A team of researchers at the Massachusetts Institute of Technology have discovered that they can improve data speeds over cellular networks by reducing dropped packets without any new or added hardware. Using just algebraic equations, the researchers can transfer dropped packets to the receiving device in order to solve the problem of a missing chunk, which then frees up the network for other tasks.
Dropped packets are a huge culprit when it comes to clogging up network bandwidth, so letting the device itself solve the problem of missing data frees up the cellular network. Plus, the load put on the devices themselves are said to not be stressful at all for the devices, meaning that solving dropped packets takes little effort and few resources.
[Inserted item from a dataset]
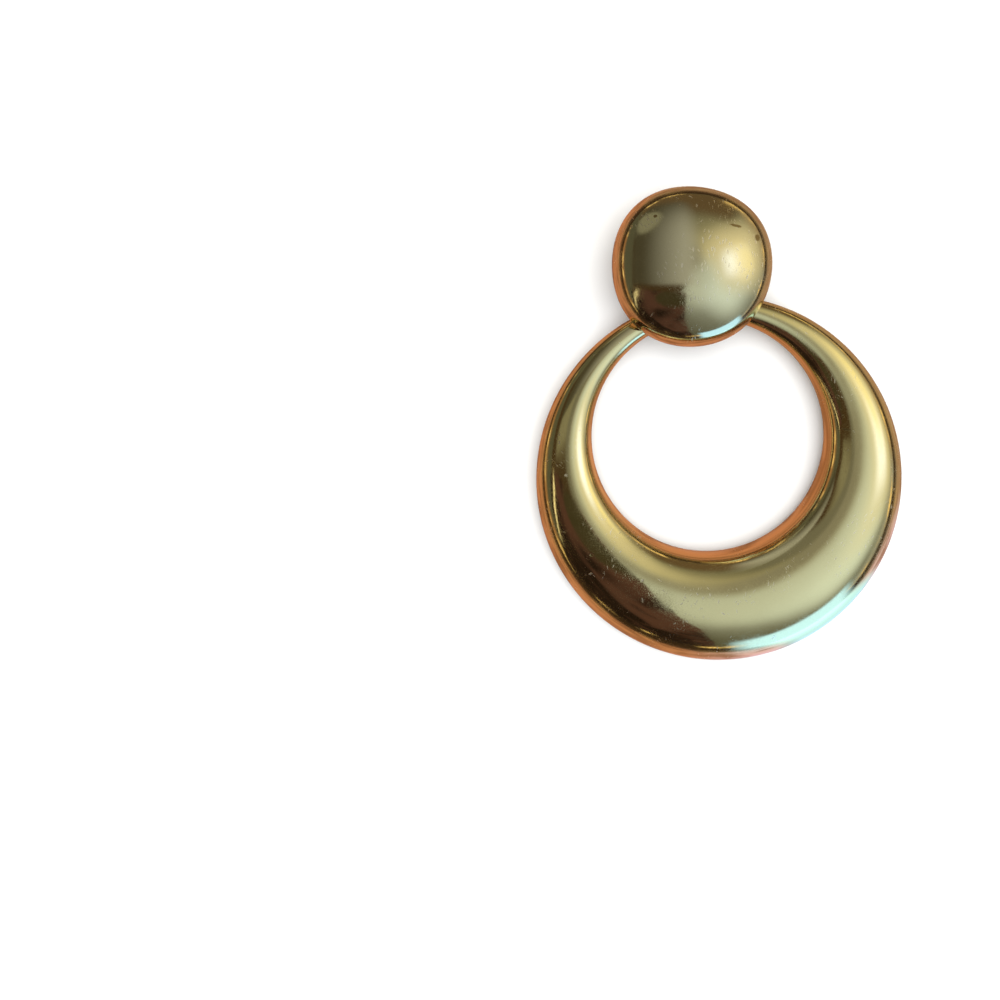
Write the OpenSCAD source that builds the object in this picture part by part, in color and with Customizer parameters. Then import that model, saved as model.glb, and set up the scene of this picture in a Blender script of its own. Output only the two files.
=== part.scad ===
// Doorknocker earring: a domed button with a crescent hoop that hangs in a loop behind it.
// It lies face up: X runs across, Y from the hoop up to the button, Z out of the surface it lies on.
// The origin is on that surface, in the middle of the earring's length and width.

/* [Hoop] */
// Outer diameter of the crescent
hoop_d = 44; // [40:0.5:52]
// Diameter of the round hole
hole_d = 28; // [26:0.2:29]
// Width of the crescent at its thinnest
bar_w = 2.6; // [2.4:0.1:3]
// Rise of the front above the widest plane, at the thick bottom
front_h = 5; // [4.4:0.1:6]
// Depth of the flattened back below the widest plane, at the thick bottom
back_h = 1.3; // [1:0.1:1.5]
// How far the crest of the front leans towards the hole, at the thick bottom
crest_lean = 0.4; // [0:0.1:0.8]
// Fullness of the front at the thick bottom: 2 is half an ellipse, more is squarer
front_power = 2.3; // [2:0.1:2.6]
// Turn of the crescent round its own middle, as it has slid in the loop
slide_deg = 5.8; // [0:0.1:10]

/* [Button] */
// Diameter of the domed button
button_d = 18.9; // [17:0.1:22]
// Rise of the dome above the button's rim
dome_h = 4.9; // [4.2:0.1:5.4]
// Radius of the dome's shoulder, where it turns down to the rim
shoulder_r = 3.2; // [2.8:0.1:3.6]
// Radius of the rim's rounded lower edge, which is the depth from the rim to the flat back
rim_r = 0.9; // [0.6:0.1:1.2]
// Distance from the hoop's middle to the button's middle
button_reach = 25.4; // [24.8:0.1:26]

/* [Loop] */
// Width of the loop along the bar
loop_w = 2.4; // [1.6:0.1:3]
// Thickness of the loop's metal
loop_t = 0.65; // [0.5:0.05:0.8]
// Play between the bar and the loop
loop_gap = 0.35; // [0.25:0.05:0.4]

/* [Ear clip] */
// Gap between the paddle and the button's back, where the ear lobe goes
lobe_gap = 4.4; // [4.2:0.1:5]
// Thickness of the paddle
paddle_t = 0.9; // [0.7:0.1:1.2]
// Radius of the paddle's round end
paddle_r = 4; // [3:0.1:4.2]
// Distance from the button's middle up to the middle of the paddle's round end
paddle_up = 4.6; // [4:0.1:4.8]
// Width of the foot that joins the paddle to the button
foot_w = 5; // [4:0.1:5.6]
// Thickness of the foot
foot_t = 1.8; // [1.2:0.1:2]

/* [Hidden] */

STATIONS = 80;
SECTION_SIDES = 28;
ROUND_FN = 96;
FULL_TURN = 360;
HALF_TURN = 180;

// Powers of the section's outline: an ellipse's, as at the thin top, and the flatter back's at the thick bottom
ELLIPSE = 2;
back_power = 3;
// Depth that the loop's bore stays below the button's flat back
loop_seat = 0.1;
// Gap between the loop and the clip's foot
foot_clear = 0.4;

// Radii of the hoop, the shift of its hole towards the thin top, and half widths of its thinnest and thickest section
hoop_r = hoop_d / 2;
hole_r = hole_d / 2;
hole_shift = hoop_r - hole_r - bar_w;
thin_half = bar_w / 2;
thick_half = thin_half + hole_shift;

// Distance from the hoop's middle to the edge of its hole, at a turn from the thin top
function hole_edge(turn) =
    hole_shift * cos(turn) + sqrt(pow(hole_r, 2) - pow(hole_shift * sin(turn), 2));

// How far a section has grown from the thin top, 0, to the thick bottom, 1
function growth(half) = (half - thin_half) / (thick_half - thin_half);

// A value between its thin and its thick one
function grown_value(thin, thick, grown) = thin + (thick - thin) * grown;

// A superellipse's coordinate, from the sine or cosine of the angle
function rounded(value, power) = sign(value) * pow(abs(value), 2 / power);

// A point of the section: distance out from the section's middle, and height over the widest plane
function section_point(half, angle) =
    let(grown = growth(half))
    let(front = angle <= HALF_TURN)
    let(height = grown_value(thin_half, front ? front_h : back_h, grown))
    let(power = grown_value(ELLIPSE, front ? front_power : back_power, grown))
    let(lean = front ? crest_lean * grown * sin(angle) : 0)
    [half * rounded(cos(angle), power) - lean, height * rounded(sin(angle), power)];

// A point of the hoop, at a turn from the thin top and an angle round the section
function hoop_point(turn, angle) =
    let(inner = hole_edge(turn))
    let(half = (hoop_r - inner) / 2)
    let(point = section_point(half, angle))
    let(reach = inner + half + point[0])
    [reach * sin(turn), reach * cos(turn), point[1]];

hoop_points = [
    for (station = [0 : STATIONS - 1], corner = [0 : SECTION_SIDES - 1])
        hoop_point(FULL_TURN * station / STATIONS, FULL_TURN * corner / SECTION_SIDES)
];

function corner_index(station, corner) =
    (station % STATIONS) * SECTION_SIDES + corner % SECTION_SIDES;

hoop_faces = [
    for (station = [0 : STATIONS - 1], corner = [0 : SECTION_SIDES - 1], second = [false, true])
        second
            ? [corner_index(station, corner), corner_index(station + 1, corner + 1),
               corner_index(station, corner + 1)]
            : [corner_index(station, corner), corner_index(station + 1, corner),
               corner_index(station + 1, corner + 1)]
];

// The bar's middle where the loop holds it, and the bore round it
bar_half = (hoop_r - hole_edge(slide_deg)) / 2;
bar_reach = hoop_r - bar_half;
bore_r = bar_half + loop_gap;

// Heights over the surface
back_z = paddle_t + lobe_gap;
rim_z = back_z + rim_r;
bar_z = back_z - loop_seat - bore_r;

// The hoop slopes from the loop down to the surface until its back touches: the lowest point at a slope
function lowest(tilt) =
    bar_z + min([
        for (point = hoop_points)
            (point[0] * sin(slide_deg) + point[1] * cos(slide_deg) - bar_reach) * sin(tilt)
                + point[2] * cos(tilt)
    ]);

// Each step lowers or lifts the hoop's bottom by what its lowest point still lacks
span = bar_reach + hoop_r - thick_half;
SETTLE_STEPS = 4;
function settled(tilt, steps) =
    steps == 0 ? tilt : settled(tilt + asin(lowest(tilt) / span), steps - 1);
slope = settled(asin((bar_z - back_h) / span), SETTLE_STEPS);

// Places along the length
button_r = button_d / 2;
length = hoop_r + button_reach + button_r;
hoop_y = hoop_r - length / 2;
button_y = hoop_y + button_reach;
loop_y = hoop_y + bar_reach;
foot_y = loop_y + bore_r + loop_t + foot_clear;
paddle_y = button_y + paddle_up;

// The dome's crown is an arc that meets the shoulder's arc in a common tangent
shoulder_x = button_r - shoulder_r;
crown_r = (pow(shoulder_x, 2) + pow(dome_h, 2) - pow(shoulder_r, 2)) / (2 * (dome_h - shoulder_r));
crown_z = dome_h - crown_r;

// Half of the dome's outline, with the rim's plane at zero height
module button_profile() {
    intersection() {
        union() {
            intersection() {
                translate([0, crown_z]) circle(r = crown_r, $fn = ROUND_FN);
                polygon([[0, crown_z], [2 * shoulder_x, -crown_z], [0, 2 * crown_r]]);
            }
            intersection() {
                translate([shoulder_x, 0]) circle(r = shoulder_r, $fn = ROUND_FN);
                square([button_r, dome_h]);
            }
            translate([button_r - rim_r, 0]) circle(r = rim_r, $fn = ROUND_FN);
            translate([0, -rim_r]) square([button_r - rim_r, rim_r]);
        }
        translate([0, -rim_r]) square([button_r, dome_h + rim_r]);
    }
}

// The loop round the bar, which is soldered to the button's back
module hoop_loop() {
    translate([-loop_w / 2, loop_y, bar_z])
        rotate([0, 90, 0])
            linear_extrude(loop_w)
                difference() {
                    circle(r = bore_r + loop_t, $fn = ROUND_FN);
                    circle(r = bore_r, $fn = ROUND_FN);
                }
}

module button() {
    color([0.83, 0.74, 0.46]) {
        translate([0, button_y, rim_z])
            rotate_extrude($fn = ROUND_FN)
                button_profile();
        hoop_loop();
    }
}

// The crescent, slid round in the loop and sloping down to the surface
module hoop() {
    color([0.8, 0.7, 0.42])
        translate([0, loop_y, bar_z])
            rotate([slope, 0, 0])
                translate([0, -bar_reach, 0])
                    rotate([0, 0, slide_deg])
                        polyhedron(points = hoop_points, faces = hoop_faces);
}

// A paddle that lies flat on the surface, on a foot that stands against the button's back
module ear_clip() {
    color([0.74, 0.64, 0.4]) {
        linear_extrude(paddle_t) {
            translate([0, paddle_y]) circle(r = paddle_r, $fn = ROUND_FN);
            polygon([
                [-foot_w / 2, foot_y],
                [foot_w / 2, foot_y],
                [paddle_r, paddle_y],
                [-paddle_r, paddle_y]
            ]);
        }
        translate([-foot_w / 2, foot_y, 0])
            cube([foot_w, foot_t, back_z]);
    }
}

button();
hoop();
ear_clip();
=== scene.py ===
# %% [markdown]
# A doorknocker earring is a domed button with a crescent hoop that hangs from a loop behind it.
# Both are hollow shells of thin brass, pressed in dies, soldered along their rims, plated with pale
# gold and polished like a mirror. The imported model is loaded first, because it says where each
# piece is and how big it may be. Everything below is built round it, in metres, face up on a table.

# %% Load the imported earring
import math

import bpy
from mathutils import Matrix, Vector


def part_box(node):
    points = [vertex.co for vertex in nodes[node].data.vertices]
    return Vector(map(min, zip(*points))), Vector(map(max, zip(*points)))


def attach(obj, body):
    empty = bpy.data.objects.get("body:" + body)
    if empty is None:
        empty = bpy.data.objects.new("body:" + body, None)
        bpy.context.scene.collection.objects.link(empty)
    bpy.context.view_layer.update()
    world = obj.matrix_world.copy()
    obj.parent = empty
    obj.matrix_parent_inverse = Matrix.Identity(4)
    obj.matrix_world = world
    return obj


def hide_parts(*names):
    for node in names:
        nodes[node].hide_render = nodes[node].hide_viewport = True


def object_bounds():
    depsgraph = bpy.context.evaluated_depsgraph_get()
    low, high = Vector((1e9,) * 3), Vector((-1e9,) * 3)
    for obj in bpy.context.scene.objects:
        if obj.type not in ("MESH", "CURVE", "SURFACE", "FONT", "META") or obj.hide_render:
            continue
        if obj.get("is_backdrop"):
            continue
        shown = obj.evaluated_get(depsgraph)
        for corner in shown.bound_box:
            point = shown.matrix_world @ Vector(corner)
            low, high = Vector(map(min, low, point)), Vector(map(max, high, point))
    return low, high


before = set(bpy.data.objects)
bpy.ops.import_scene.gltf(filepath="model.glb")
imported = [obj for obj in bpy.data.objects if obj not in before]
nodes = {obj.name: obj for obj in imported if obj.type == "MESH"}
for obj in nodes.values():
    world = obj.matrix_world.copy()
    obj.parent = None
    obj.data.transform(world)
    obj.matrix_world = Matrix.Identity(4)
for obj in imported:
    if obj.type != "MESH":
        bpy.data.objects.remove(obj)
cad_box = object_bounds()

MM = 0.001
print("pieces in the frame:", ", ".join(sorted(nodes)))
for name in sorted(nodes):
    low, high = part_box(name)
    print(f"{name}: {[round((high[i] - low[i]) / MM, 2) for i in range(3)]} mm")

# %% [markdown]
# The camera comes first, so that every later step can be judged through it. A flat, shiny thing is
# best seen from straight above, where its outline is true. A real product camera on a copy stand
# does the same: it looks straight down and slides its lens sideways to frame the piece. Blender's
# shift does that sliding, and keeps round rims round, which turning the camera would not.

# %% Camera
EYE = Vector((-20.4, 2.73, 129.1)) * MM
LENS_MM = 37.8
SENSOR_MM = 36
ROLL = math.radians(-8.74)
SHIFT_RIGHT = -0.04
SHIFT_UP = -0.07


def make_camera():
    data = bpy.data.cameras.new("copy_stand_camera")
    data.lens = LENS_MM
    data.sensor_width = SENSOR_MM
    data.shift_x = SHIFT_RIGHT
    data.shift_y = SHIFT_UP
    data.clip_start = 1 * MM
    camera = bpy.data.objects.new("copy_stand_camera", data)
    camera.location = EYE
    camera.rotation_euler = (0, 0, ROLL)
    bpy.context.scene.collection.objects.link(camera)
    bpy.context.scene.camera = camera
    return camera


camera = make_camera()
print(f"camera {EYE.z / MM:.0f} mm over the table, lens {LENS_MM} mm")

# %% [markdown]
# Polished metal shows every flat facet, so each piece gets a dense mesh of its own, worked out from
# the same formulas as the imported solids. Rings of points joined by quads make both the crescent,
# which closes on itself, and the button, which closes at its middle. A subdivision surface would
# pull such rings off their true radius, and plain rings stay on it.

# %% Joining rings of points into a mesh


def ring_faces(rings, sides, closed):
    """Quads between neighbouring rings; closed joins the last ring to the first."""
    faces = []
    for ring in range(rings if closed else rings - 1):
        here = ring * sides
        there = (ring + 1) % rings * sides
        for side in range(sides):
            after = (side + 1) % sides
            faces.append((here + side, here + after, there + after, there + side))
    return faces


def piece_from(name, points, faces):
    """A smooth shaded object at the origin whose mesh holds its place."""
    mesh = bpy.data.meshes.new(name)
    mesh.from_pydata([tuple(point) for point in points], [], faces)
    mesh.validate()
    mesh.update()
    mesh.shade_smooth()
    piece = bpy.data.objects.new(name, mesh)
    bpy.context.scene.collection.objects.link(piece)
    return piece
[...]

This also means devices can weave data streams from WiFi and LTE together, instead of having to use one or the other at any given time. The technology has already begun testing at MIT and researchers are seeing positive results. When 2% of data packets were dropped, speeds were boosted from 1Mbps to 16Mbps. When 5% of data packets were dropped, bandwidth increased from 0.5Mbps to 13.5Mbps.
Companies are apparently already licensing the technology, but MIT is still working on it to improve it further, and there are still a few bugs that need to be kinked out. Sadly, since the project is still under development, the researchers are subject to nondisclosure agreements, so we most likely won't know more about the tech until it's ready to be deployed.